Весна, наконец, обнаглела. Солнце вальяжно прогуливалось вдоль Патриарших прудов, заигрывая с местными блядями и лебедями. Я сидел у открытого окна «Маргариты» и пожирал водку со льдом. Юная девица напротив пожирала глазами меня.
⁃ Чем сегодня займёмся?
⁃ Тобой.
Инфантильный смех ударил током прямо в кончик носа. Я выдохнул и попытался вновь влюбиться глазами. 21 год, телом в «нефти и газа», судьбой в вечной Барвихе. Папа научил её играть в большой теннис с нужными людьми, способными трахаться лишь глазами. Золотистые волосы струились по угловато-сладким плечам, прикрывая нежный румянец. Карие глаза пробивать сквозь великоватые очки Prada, пальчики крутили хит от Tiffany, точёная фигура пряталась в мешковатом худи Balenciaga. Кажется, я влюбился в алые губы, которые постоянно рожали хуйню:
⁃ Если бы у тебя сейчас было две лошадки, что бы мы делали?
⁃ Конину.
И снова хи-хи, ха-ха-ха. За соседними столами сидели особи, списанные с картин Босха. Школьницы и студентки, с накачанными губами и пустыми глазами, миловидно толстые и аристократически худые, но непременно укутанные в кольчуги ЦУМа. Они ели круассаны, роняя на столы капли крема и собственной глупости. От них пахло клубникой и чем-то совсем не родным. Каждая должна была родиться в Лондоне или Ницце, но Господь управил в путы Садового, которое убивает в людях людей.
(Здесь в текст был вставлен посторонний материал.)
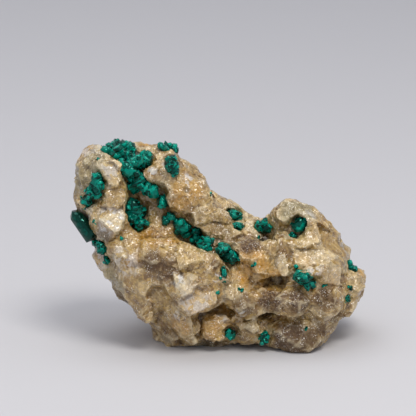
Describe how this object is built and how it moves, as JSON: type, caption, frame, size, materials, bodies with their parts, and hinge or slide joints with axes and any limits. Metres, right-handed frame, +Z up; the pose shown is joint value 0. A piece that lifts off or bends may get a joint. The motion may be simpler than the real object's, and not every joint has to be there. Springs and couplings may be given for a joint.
{
  "type": "dioptase on calcite specimen",
  "caption": "Mineral hand specimen: emerald-green dioptase crystals in crusts and sprays on a broken, stained mass of calcite that rests on flat feet.",
  "frame": {"origin": "under the middle of the specimen's bounding box, on the flat surface it rests on", "axes": "+X to the right of the shown front, along the length; +Y away from the front; +Z up from the flat feet"},
  "size_m": [0.0802, 0.0476, 0.0561],
  "materials": {
    "calcite": "broken calcite, partly translucent, cream to tan with orange and brown stain",
    "dioptase": "clear to translucent deep emerald green crystal, glassy faces"
  },
  "bodies": {
    "root": {"calcite_matrix": "calcite", "dioptase_back_crust": "dioptase", "dioptase_back_low_crystal": "dioptase", "dioptase_back_right_group": "dioptase", "dioptase_back_string": "dioptase", "dioptase_cleft_group": "dioptase", "dioptase_crest_group": "dioptase", "dioptase_crest_group_2": "dioptase", "dioptase_edge_bud": "dioptase", "dioptase_edge_crystal": "dioptase", "dioptase_edge_prism": "dioptase", "dioptase_left_edge_bud": "dioptase", "dioptase_left_edge_group": "dioptase", "dioptase_left_edge_group_2": "dioptase", "dioptase_left_patch": "dioptase", "dioptase_left_patch_2": "dioptase", "dioptase_left_side_crystal": "dioptase", "dioptase_lower_cleft_crystal": "dioptase", "dioptase_lower_front_crystal": "dioptase", "dioptase_lower_pair": "dioptase", "dioptase_recess_group": "dioptase", "dioptase_recess_lath": "dioptase", "dioptase_ridge_group": "dioptase", "dioptase_right_lobe_bud": "dioptase", "dioptase_right_lobe_crystal": "dioptase", "dioptase_right_pocket_group": "dioptase", "dioptase_right_side_crystal": "dioptase", "dioptase_saddle_group": "dioptase", "dioptase_saddle_lath": "dioptase", "dioptase_side_crystal": "dioptase", "dioptase_string_bud": "dioptase", "dioptase_string_lower": "dioptase", "dioptase_string_upper": "dioptase", "dioptase_string_upper_2": "dioptase", "dioptase_upper_crust": "dioptase", "dioptase_upper_crust_2": "dioptase"}
  },
  "joints": []
}
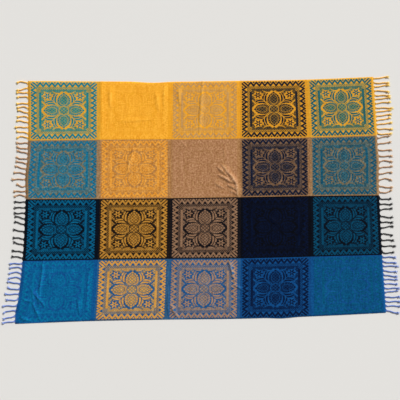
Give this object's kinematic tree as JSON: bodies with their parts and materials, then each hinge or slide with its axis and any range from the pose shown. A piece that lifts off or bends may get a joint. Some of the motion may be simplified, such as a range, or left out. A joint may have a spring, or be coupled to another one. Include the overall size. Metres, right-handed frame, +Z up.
{
  "type": "fringed woven blanket",
  "caption": "Flat-laid jacquard throw in warp stripes and weft bands of gold, tan, black and blue, with knotted twisted fringe on both ends and a few soft creases.",
  "frame": {"origin": "on the floor under the middle of the cloth", "axes": "+X along the warp, from the left fringe to the right one; +Y across the warp stripes, from the blue one to the gold one; +Z up"},
  "size_m": [2.2262, 1.3907, 0.0138],
  "materials": {
    "woven_cloth": "matt jacquard weave",
    "gold_yarn": "matt twisted yarn",
    "tan_yarn": "matt twisted yarn",
    "black_yarn": "matt twisted yarn",
    "blue_yarn": "matt twisted yarn"
  },
  "bodies": {
    "root": {"woven_cloth": "woven_cloth", "fringe_left_gold": "gold_yarn", "fringe_left_tan": "tan_yarn", "fringe_left_black": "black_yarn", "fringe_left_blue": "blue_yarn", "fringe_right_gold": "gold_yarn", "fringe_right_tan": "tan_yarn", "fringe_right_black": "black_yarn", "fringe_right_blue": "blue_yarn"}
  },
  "joints": []
}
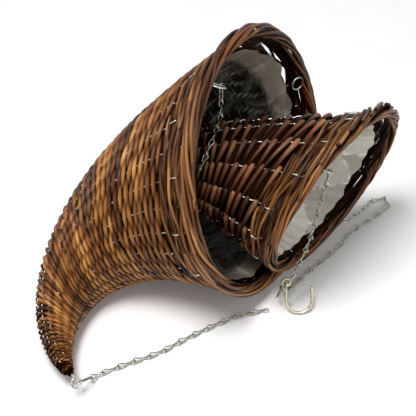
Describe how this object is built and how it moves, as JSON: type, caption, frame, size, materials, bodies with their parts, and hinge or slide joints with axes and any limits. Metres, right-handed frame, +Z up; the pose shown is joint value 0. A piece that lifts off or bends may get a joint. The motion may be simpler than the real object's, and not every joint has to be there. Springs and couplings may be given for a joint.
{
  "type": "nested pair of cornucopia baskets",
  "caption": "Horn-shaped woven hanging basket holding a smaller one in its mouth, with wire stakes, twisted rims, film liners, tail rings, jack chains and a hook.",
  "frame": {"origin": "bottom centre of the bounding box of both baskets as they lie, without the chains", "axes": "+Z up, +X to the right of the picture, where the mouths open, -Y towards the viewer"},
  "size_m": [0.4722, 0.4028, 0.3292],
  "materials": {
    "border_willow": "satin bark-on willow rods, dark brown",
    "film": "translucent crinkled polythene film",
    "hook": "plated steel wire",
    "willow": "satin bark-on willow rods, brown",
    "wire": "galvanised wire"
  },
  "bodies": {
    "large_basket": {"large_border": "border_willow", "large_collar": "willow", "large_liner": "film", "large_near_chain": "wire", "large_near_clip": "wire", "large_stake_01": "wire", "large_stake_02": "wire", "large_stake_03": "wire", "large_stake_04": "wire", "large_stake_05": "wire", "large_stake_06": "wire", "large_stake_07": "wire", "large_stake_08": "wire", "large_stake_09": "wire", "large_stake_10": "wire", "large_stake_11": "wire", "large_stake_12": "wire", "large_stake_13": "wire", "large_stake_14": "wire", "large_tail_chain": "wire", "large_tail_clip": "wire", "large_tail_eye": "wire", "large_woven_horn": "willow"},
    "small_basket": {"small_border": "border_willow", "small_collar": "willow", "small_far_chain": "wire", "small_liner": "film", "small_near_chain": "wire", "small_stake_01": "wire", "small_stake_02": "wire", "small_stake_03": "wire", "small_stake_04": "wire", "small_stake_05": "wire", "small_stake_06": "wire", "small_stake_07": "wire", "small_stake_08": "wire", "small_stake_09": "wire", "small_stake_10": "wire", "small_stake_11": "wire", "small_stake_12": "wire", "small_stake_13": "wire", "small_stake_14": "wire", "small_tail_eye": "wire", "small_woven_horn": "willow", "gather_ring": "wire"},
    "hanging_hook": {"hook": "hook"},
    "large_tail_ring_body": {"large_tail_ring": "wire"},
    "large_near_ring_body": {"large_near_ring": "wire"},
    "large_far_ring_body": {"large_far_ring": "wire"},
    "small_tail_ring_body": {"small_tail_ring": "wire"},
    "small_near_ring_body": {"small_near_ring": "wire"},
    "small_far_ring_body": {"small_far_ring": "wire"}
  },
  "joints": [
    {"name": "small_basket_lift", "type": "slide", "parent": "large_basket", "child": "small_basket", "axis": [0.9565, 0.2563, 0.1392], "range_m": [0, 0.16]},
    {"name": "hook_swing", "type": "hinge", "parent": "small_basket", "child": "hanging_hook", "pos_m": [0.0842, -0.04246, 0.02934], "axis": [0, -0.7071, 0.7071], "range_deg": [0, 85]},
    {"name": "large_tail_ring_turn", "type": "hinge", "parent": "large_basket", "child": "large_tail_ring_body", "pos_m": [-0.17398, -0.19553, 0.02213], "axis": [0.4142, -0.6016, 0.683], "continuous": true},
    {"name": "large_near_ring_turn", "type": "hinge", "parent": "large_basket", "child": "large_near_ring_body", "pos_m": [-0.00574, 0.02229, 0.30273], "axis": [0.2847, 0.4996, 0.8181], "continuous": true},
    {"name": "large_far_ring_turn", "type": "hinge", "parent": "large_basket", "child": "large_far_ring_body", "pos_m": [0.10345, 0.18053, 0.17718], "axis": [-0.5903, 0.8033, -0.0791], "continuous": true},
    {"name": "small_tail_ring_turn", "type": "hinge", "parent": "small_basket", "child": "small_tail_ring_body", "pos_m": [-0.10563, -0.02939, 0.15071], "axis": [0.0147, 0.9802, 0.1975], "continuous": true},
    {"name": "small_near_ring_turn", "type": "hinge", "parent": "small_basket", "child": "small_near_ring_body", "pos_m": [0.12314, -0.03295, 0.21972], "axis": [0.3462, 0.4912, 0.7993], "continuous": true},
    {"name": "small_far_ring_turn", "type": "hinge", "parent": "small_basket", "child": "small_far_ring_body", "pos_m": [0.16696, 0.08438, 0.0132], "axis": [0.1458, 0.5928, 0.792], "continuous": true}
  ]
}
Между девицами ползали молодящиеся мужички. Их грязные мысли прятались под вьющимися волосами, засаленными маслом Zelinski&Rosen. Их толстые животы и вялые сиськи скрывались под футболками Armani и куртками D&G, сшитыми то ли из телят, то ли из нищих младенцев. Их маленькие жадные глаза бегали вдоль столов в поисках доступных юных вагин, готовых намокнуть двумя бокалами Ruinart. В своей мерзости они сливались со школьницами и студентками, взывая Воланда вернуться на пруды.
Я глотал водку и мечтал поблевать. Неожиданно в зал ворвался бомжовый мужик с большим рюкзаком и рваными башмаками.
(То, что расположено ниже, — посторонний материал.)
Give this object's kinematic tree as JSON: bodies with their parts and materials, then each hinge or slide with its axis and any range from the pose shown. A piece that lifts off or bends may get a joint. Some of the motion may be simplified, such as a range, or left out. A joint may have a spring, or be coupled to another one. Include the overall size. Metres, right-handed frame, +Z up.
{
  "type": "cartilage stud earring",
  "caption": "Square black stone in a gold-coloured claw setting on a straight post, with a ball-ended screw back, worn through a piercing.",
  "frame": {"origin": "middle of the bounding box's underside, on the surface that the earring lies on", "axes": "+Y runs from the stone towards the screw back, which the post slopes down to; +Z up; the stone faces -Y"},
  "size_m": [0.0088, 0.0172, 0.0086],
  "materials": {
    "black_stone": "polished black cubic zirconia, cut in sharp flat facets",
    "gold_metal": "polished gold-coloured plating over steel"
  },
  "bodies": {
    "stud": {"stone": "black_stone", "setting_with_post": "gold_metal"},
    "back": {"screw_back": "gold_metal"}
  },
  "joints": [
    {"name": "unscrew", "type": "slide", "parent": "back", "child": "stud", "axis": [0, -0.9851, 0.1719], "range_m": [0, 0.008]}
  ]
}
⁃ Люди добрые, пощадите. Я очень хочу есть. Люди добрые, умоляю.
Толпа прекратила жевать и замерла от испуга. Их мир пошатнулся, стены слабых умов затрещали по швам, а желание слиться в бесполезной ебле спряталось в дорогих ширинках. Я дал нищему денег и сел в лужу всеобщего недовольства. Спутница фыркнула не по годам:
⁃ Папа говорил, что таких людей быть не должно...
⁃ Вот пусть он тебя и ебёт.
Я дал официанту денег и покинул зал под аплодисменты собственной души. По лицу стучал дождь, посланный за гордыню. Под ногами хлюпала Москва, затоптанная злыми людьми. На Пушкинской исчезли птицы, у Петровки рыдал пьяный мент. Я вымок и прыгнул в Горыныч.
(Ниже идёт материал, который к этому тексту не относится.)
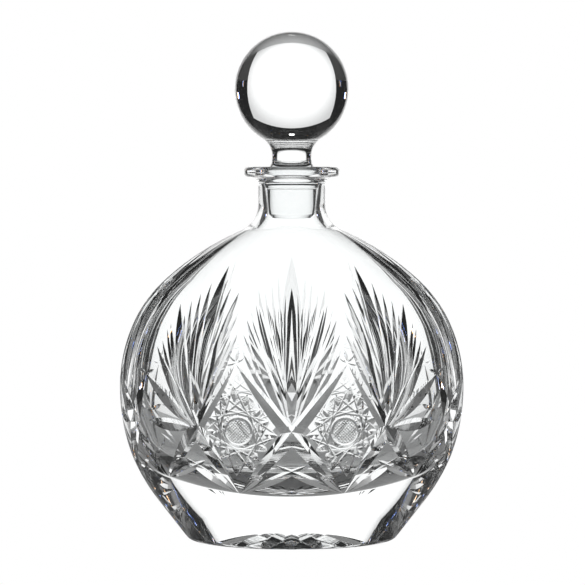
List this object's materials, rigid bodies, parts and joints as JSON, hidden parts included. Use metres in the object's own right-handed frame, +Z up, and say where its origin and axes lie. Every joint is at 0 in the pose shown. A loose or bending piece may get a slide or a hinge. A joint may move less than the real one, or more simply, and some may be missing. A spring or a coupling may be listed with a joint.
{
  "type": "whisky decanter",
  "caption": "Flattened round cut-crystal decanter with a heavy base, flanged neck and lift-off ball stopper, for holding and pouring spirits.",
  "frame": {"origin": "on the table, under the middle of the foot and the neck's axis", "axes": "+Z up along the neck, the wide faces towards -Y and +Y, the narrow sides towards -X and +X"},
  "size_m": [0.1686, 0.0964, 0.2485],
  "materials": {
    "lead_crystal": "polished clear lead crystal"
  },
  "bodies": {
    "decanter": {"decanter_body": "lead_crystal"},
    "stopper": {"stopper": "lead_crystal"}
  },
  "joints": [
    {"name": "stopper_lift", "type": "slide", "parent": "decanter", "child": "stopper", "axis": [0, 0, 1], "range_m": [0, 0.06]}
  ]
}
Пустоватый зал кутался в пламя свечей. У окна мерцал стол с женщиной наперевес. Она пила вино, похожее на пьяную кровь. На плечах по-солдатски висел чёрный пиджак, достойная грудь лежала в вырезе платья Tom Ford. На приятных ногах качались красные туфли, отражая маникюр и помаду. Я немедленно подсел на её иглу:
⁃ Вы можете отменить дождь?
⁃ Нет, но я заставлю его играть за нашу команду.
Теперь смеялся я. Даму назвали Лизой, ей стукнуло 42 и она научилась ничего чересчур не хотеть. Дочка болталась в колледже Амстердама, муж умел выживать в общем режиме. Красивые руки гладили мочку сладкого уха, уголок туфли рисовал в атмосфере восьмёрку. Я всё понял и вызвал дорогое такси.
Оперевшись на умную подушку, принимавшую позу владельца, Лиза шепнула:
⁃ Я совсем старая, правда?
⁃ Нет. Ты взрослая.
⁃ А ты?
⁃ И я.
Мы пили кофе с ликёром в постели и смотрели «Друзей». Долго трахались, катались на велотренажере, а после занимались любовью. Она сдалась первой и скуксилась:
⁃ Когда-то ты тоже состаришься!
⁃ Никогда. У меня рак.
⁃ И у меня.
Я впервые радовался приговору врачей. Она сушила шикарные чёрные волосы, травя байки про минувшую терапию. Наконец, я напялил кеды и прощался навсегда. Лиза вкусно шепнула:
⁃ Надеюсь, мы окажемся в одном хосписе.
⁃ Уж там-то я тебе задам!
Я шёл по набережной, улыбался башням Кремля и радовался тому, что дожил до Placebo.